La vieille citadelle d’Anvers, la forteresse du Steen, ne peut pas non plus prétendre valablement servir de décor pour le deuxième acte. L’édifice, dont les origines remontent au IXème siècle, a été plusieurs fois restauré et remanié, et de nos jours, il abrite un musée de Marine.
Avec ses dimensions modestes, sa minuscule cour intérieure ne saurait convenir aux évolutions de masses chorales, même dans un petit théâtre en proie à de gros problèmes budgétaires. En contrepartie, la cathédrale d’Anvers, la plus belle de Belgique, est majestueuse à souhait et on pourrait imaginer le cortège d’Elsa s’y rendant depuis le château qui n’est pas trop loin. Cependant, elle est du plus beau gothique du XIIIème siècle, soit de trois cent ans postérieure à l’époque où se situe Lohengrin.
(Je vous signale simplement, entre parenthèses, le Château du Cygne, ancienne résidence des comtes de Clèves. En effet, une autre version de la légende médiévale place l’action dans la région de Clèves qui se trouve en Allemagne non loin de Nimègue, à la frontière néerlandaise ; dans ce cas, Lohengrin et son cygne auraient donc voyagé sur le Rhin.)

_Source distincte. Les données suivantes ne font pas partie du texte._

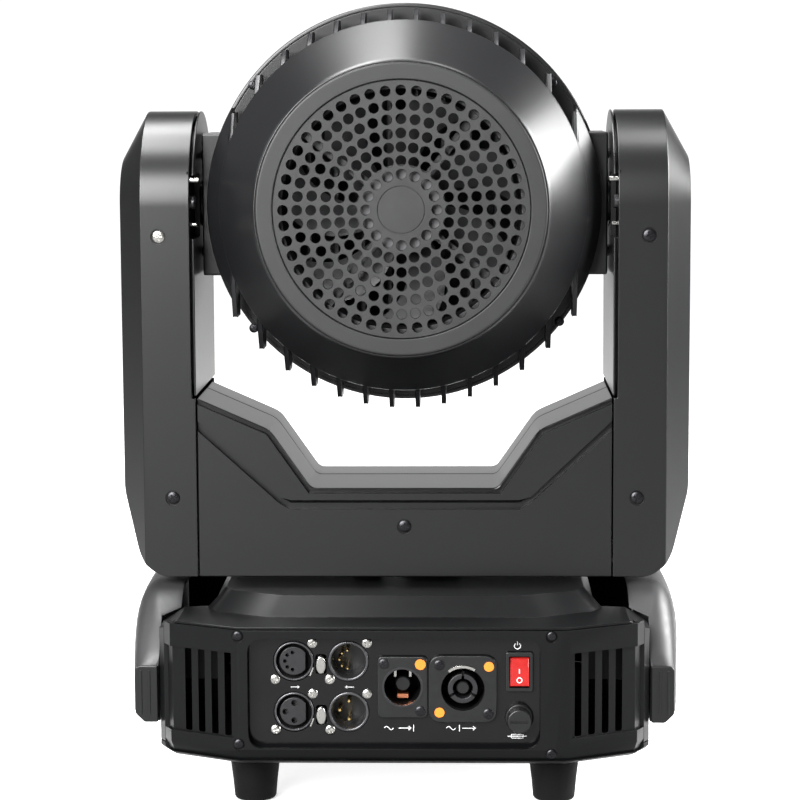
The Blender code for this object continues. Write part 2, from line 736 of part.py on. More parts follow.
def make_fan(head):
    frame = tube("Y", 0.0615, 0.066, -0.084, -0.062, LAMP_AXIS)
    struts = rod("Y", 0.018, -0.084, -0.081, LAMP_AXIS, 24)
    for turn in range(4):
        arm = box(0.0, 0.064, -0.0835, -0.0815, -0.0025, 0.0025)
        arm.transform(Matrix.Rotation(math.radians(45 + 90 * turn), 4, "Y"))
        arm.transform(Matrix.Translation((0.0, 0.0, TILT_HEIGHT)))
        struts = join(struts, arm)
    piece("fan_frame", join(frame, struts), "plastic", head)

    axis = empty("fan_axis", (0.0, -0.072, TILT_HEIGHT), head)
    rotor = rod("Y", 0.0185, -0.0795, -0.0645, LAMP_AXIS, 24)
    for turn in range(7):
        blade = skin([
            [(0.015, -0.078, -0.006), (0.015, -0.0765, -0.0065),
             (0.015, -0.066, 0.006), (0.015, -0.0675, 0.0065)],
            [(FAN_RADIUS, -0.075, -0.016), (FAN_RADIUS, -0.0735, -0.0165),
             (FAN_RADIUS, -0.068, 0.014), (FAN_RADIUS, -0.0695, 0.0145)],
        ])
        blade = keep(blade, rod("Y", FAN_RADIUS, -0.09, -0.06, (0.0, 0.0), 48))
        blade.transform(Matrix.Rotation(2 * math.pi * turn / 7, 4, "Y"))
        blade.transform(Matrix.Translation((0.0, 0.0, TILT_HEIGHT)))
        rotor = join(rotor, blade)
    piece("fan_rotor", rotor, "plastic", axis)


def lens_places():
    """Nineteen places on a triangular grid: one, six and twelve."""
    places = []
    for row in range(-2, 3):
        count = 5 - abs(row)
        for i in range(count):
            x = (i - (count - 1) / 2) * LENS_PITCH
            z = row * LENS_PITCH * math.sqrt(3) / 2
            places.append((x, TILT_HEIGHT + z))
    return places


def make_lamp(head):
    board = rod("Y", 0.070, -0.0097, -0.0081, LAMP_AXIS, 40)
    piece("led_board", board, "board", head)

    screw_place = (0.0, TILT_HEIGHT - SCREW_OFFSET)
    motor = rod("Y", 0.010, -0.0077, 0.012, screw_place, 24)
    motor = join(motor, rod("Y", 0.004, 0.011, 0.0135, screw_place, 12))
    piece("zoom_motor", motor, "steel", head)

    screw_axis = empty("zoom_screw_axis", (0.0, 0.0, screw_place[1]), head)
    piece("zoom_screw", rod("Y", 0.0025, 0.0138, 0.072, screw_place, 12), "silver", screw_axis)

    slide = empty("zoom_axis", (0.0, 0.030, TILT_HEIGHT), head)
    carriage = rod("Y", 0.080, 0.030, 0.033, LAMP_AXIS, 40)
    carriage = join(carriage, rod("Y", 0.0085, 0.0295, 0.038, screw_place, 16))
    carriage = cut(carriage, rod("Y", 0.0030, 0.02, 0.05, screw_place, 12))
    for place in lens_places():
        collimator = cone("Y", [(0.010, 0.0325), (LENS_RADIUS, 0.046), (0.010, 0.050)], place, 8)
        carriage = join(carriage, collimator)
    piece("zoom_carriage", carriage, "lens", slide)

    inner = HOUSING_RADIUS - 0.003
    housing = turned("Y", [(inner, RING_SPAN[1] + GAP), (HOUSING_RADIUS, RING_SPAN[1] + GAP),
                           (HOUSING_RADIUS, 0.076), (0.0975, 0.078), (0.0975, HEAD_FRONT - 0.002),
                           (0.095, HEAD_FRONT), (0.087, HEAD_FRONT), (0.083, 0.078), (inner, 0.078)],
                     LAMP_AXIS, 48)
    piece("front_housing", housing, "casing", head)

    window = rod("Y", inner - 0.0005, 0.0745, 0.0772, LAMP_AXIS, 48)
    piece("front_window", window, "glass", head)


# ---------------------------------------------------------------- assembly

def build():
    for item in list(bpy.data.objects):
        bpy.data.objects.remove(item)

    base = empty("base", (0.0, 0.0, 0.0))
    for make in (make_tray, make_cover, make_bezel, make_handles, make_feet, make_panel,
                 make_connectors, make_switch, make_latches, make_fuse, make_controls, make_base_inside):
        make(base)

    yoke = empty("pan_axis", (0.0, 0.0, YOKE_BOTTOM), base)
    head = empty("tilt_axis", (0.0, 0.0, TILT_HEIGHT), yoke)
    for make in (make_crossbar, make_arms, make_yoke_frame, make_pan_shaft):
        make(yoke)
    make_tilt_drive(yoke, head)

    for make in (make_ring, make_trunnions, make_shroud, make_grille, make_heat_sink, make_fan, make_lamp):
        make(head)


build()
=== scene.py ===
"""Looks for the moving head light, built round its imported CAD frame.

Metres, +Z up. -Y is the back, with the connector panel and the fan grille; +Y is the front.
"""

import json
import math

import bmesh
import bpy
from mathutils import Matrix, Vector

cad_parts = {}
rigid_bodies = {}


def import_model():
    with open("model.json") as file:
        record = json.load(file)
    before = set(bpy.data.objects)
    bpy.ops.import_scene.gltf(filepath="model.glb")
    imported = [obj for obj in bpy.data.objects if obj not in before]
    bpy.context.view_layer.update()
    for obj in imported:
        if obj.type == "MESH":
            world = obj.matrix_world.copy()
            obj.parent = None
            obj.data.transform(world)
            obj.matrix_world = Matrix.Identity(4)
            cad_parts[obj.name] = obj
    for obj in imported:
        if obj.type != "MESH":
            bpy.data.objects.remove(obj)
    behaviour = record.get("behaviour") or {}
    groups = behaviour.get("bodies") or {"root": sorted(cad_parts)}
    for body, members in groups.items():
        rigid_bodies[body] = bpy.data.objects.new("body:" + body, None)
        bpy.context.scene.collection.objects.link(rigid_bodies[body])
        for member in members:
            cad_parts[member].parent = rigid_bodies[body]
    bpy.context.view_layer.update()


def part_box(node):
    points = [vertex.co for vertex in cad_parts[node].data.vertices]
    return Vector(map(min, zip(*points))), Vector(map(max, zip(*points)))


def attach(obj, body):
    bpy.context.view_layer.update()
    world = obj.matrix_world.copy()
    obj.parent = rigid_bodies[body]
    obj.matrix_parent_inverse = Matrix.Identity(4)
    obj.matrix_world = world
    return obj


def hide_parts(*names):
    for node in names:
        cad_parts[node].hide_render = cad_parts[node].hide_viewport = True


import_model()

# Places read from the frame
RING_LOW, RING_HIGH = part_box("head_ring")
TILT = (RING_LOW.z + RING_HIGH.z) / 2
LAMP = (0.0, TILT)
COVER_LOW, COVER_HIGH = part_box("base_top_cover")
FACE = COVER_HIGH.y
ARM_LOW, ARM_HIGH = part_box("arm_cover_right")
YOKE_BOTTOM = ARM_LOW.z
HALF_DEPTH = ARM_HIGH.y
PANEL_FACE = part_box("connector_panel")[0].y

WALL = 0.0025
GAP = 0.0003
EAVE = 0.098
TRAY_BOTTOM = 0.025
THROUGH_PANEL = (-0.11, -0.10)
WELL_FLOOR = -0.0812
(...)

Une image satisfaisante du décor du deuxième acte nous est offerte par la grande cour supérieure du château de Neuschwanstein que fit édifier le roi Louis II de Bavière. C’est presque du « sur mesure » puisque Louis II, qui, s’il a jamais été fou, était surtout fou de Wagner et de Lohengrin, fit édifier ce château d’après les esquisses d’un décorateur de théâtre. D’un côté, la demeure des femmes, la Kemenate ; au fond, la demeure des chevaliers, le Palas : c’est tout à fait ce qui convient. Il manque seulement l’église sur le côté droit, elle était pourtant prévue sur les plans, au pied du donjon, mais elle n’a pas été construite. Le style architectural de Neuschwanstein est du roman tardif bâtard plus ou moins byzantinisant et mâtiné de gothique, c’est-à-dire qu’il ne diffère pas tellement de celui de la basilique lyonnaise de Fourvière qui a d’ailleurs été construite à peu près à la même époque.
A l’intérieur du château, dans les appartements du roi, le grand salon est orné de plusieurs peintures murales consacrées à la légende de Lohengrin. Quant à la chambre à coucher de Louis II, elle ne peut en aucune façon être proposée comme décor pour la chambre nuptiale du troisième acte, pas tellement à cause de son style gothique qui serait anachronique, mais pour un motif absolument rédhibitoire : le lit est un lit à une place !
A proximité de Neuschwanstein, qui se trouve comme vous savez dans les Alpes bavaroises près de Füssen, un autre château où Louis II passa son enfance, Hohenschwangau, offre également de nombreuses évocations de Lohengrin, tant par les fresques de la salle du chevalier au cygne que par la représentation du gracieux palmipède qui décore tout le château. Il faut se rappeler que Wagner, répondant à l’invitation du roi, y séjourna pendant une semaine en novembre 1865. Et, pour faire plaisir à son souverain bien-aimé, il fit exécuter les fanfares de Lohengrin par la musique militaire locale postée en haut des tours du château. Près de Hohenschwangau se trouvent deux beaux lacs, l’Alpsee et le Schwansee. C’est sur le premier que Louis II s’était fait préparer une petite fête nocturne pour son vingtième anniversaire : un cygne mécanique tirait une nacelle sur laquelle se tenait un aide de camp costumé en Lohengrin et éclairé par une lumière électrique. Le modeste touriste wagnérien devra se contenter de suivre sur ces eaux calmes les évolutions de quelques gracieux palmipèdes.
C’est sur cette image noble et mystérieuse, fascinante et gracieuse de l’oiseau blanc, que nous pouvons clore cette évocation des décors naturels de Lohengrin : un cygne qui s’avance sur un lac, ou sur un étang ou même dans un modeste bassin, nous suffit à nous, pour nous transporter dans un autre monde : c’est un peu cela, être wagnérien.